銀行から「ご本人を連れてきてください」と言われたので、父を同行して出かけようとしたのだが、「銀行」と聞いた途端に「なんだよ!」とごねた。「カードが必要。カードがないとお金をおろせないでしょ」と説明すると、「なんでだよ! そんなわけねえだろ!」と鼻息が荒くなり、確かに通帳と印鑑があればおろせるなと私が思ってしまったせいか、それにつけいるように「冗談じゃない!」と怒り出した。
「お母さんから頼まれたんだ」と説得しようとすると、「なんだよ! なんなんだよ!」と激昂してしまい、結局その日は銀行に行くのをあきらめた。私の説明が足らず、ごまかしを見抜かれている可能性もあるのだが、こういう場合、反省は禁物である。反省に乗じてますます怒るので反撃に出たほうがよい。

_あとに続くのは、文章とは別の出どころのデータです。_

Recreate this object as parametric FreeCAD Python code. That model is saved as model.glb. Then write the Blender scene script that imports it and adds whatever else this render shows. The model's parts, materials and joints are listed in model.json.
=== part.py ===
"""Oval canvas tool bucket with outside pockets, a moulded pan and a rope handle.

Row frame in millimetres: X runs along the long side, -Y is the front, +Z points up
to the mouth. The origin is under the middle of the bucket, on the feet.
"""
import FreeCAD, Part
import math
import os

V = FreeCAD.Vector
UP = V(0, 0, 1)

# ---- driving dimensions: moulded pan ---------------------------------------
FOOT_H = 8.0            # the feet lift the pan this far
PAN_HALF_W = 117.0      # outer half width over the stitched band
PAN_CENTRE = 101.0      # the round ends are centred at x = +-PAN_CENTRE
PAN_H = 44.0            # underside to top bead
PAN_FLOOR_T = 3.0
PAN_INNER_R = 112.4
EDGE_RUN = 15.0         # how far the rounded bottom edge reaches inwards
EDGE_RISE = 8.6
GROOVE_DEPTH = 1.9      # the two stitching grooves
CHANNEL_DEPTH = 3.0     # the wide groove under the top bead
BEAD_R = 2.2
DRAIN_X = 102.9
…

父は怒気に駆られているので気迫を持って立ち向かう。たとえ謝るにしても弱気ではなく強気で謝るのである。
この場合、最も大切なことは…
そう、大切なのは「気」なのだ。
ちなみに「気」とは「空中に立ち上るもの」(『角川 大字源』角川書店 1992年 以下同)。私は父を見る時も父から立ち上る「気」を見るように心がけた。「気持ち」というくらいで「気の持ちよう」を観察するのである。「気」は生きていることを確認する「いき。呼吸」も意味するし、「天気」つまり「むらむらと立ち上る気象」に影響される。
父は理屈より「気(おもむき。ようす)」に敏感で、常に気配を気にしている。気を回し、気乗りすれば、それで気が済むようにも見える。言葉についても意味より語気に反応するようで、考えてみれば記憶というのも「気がつく」「気にとめる」という働きではないだろうか。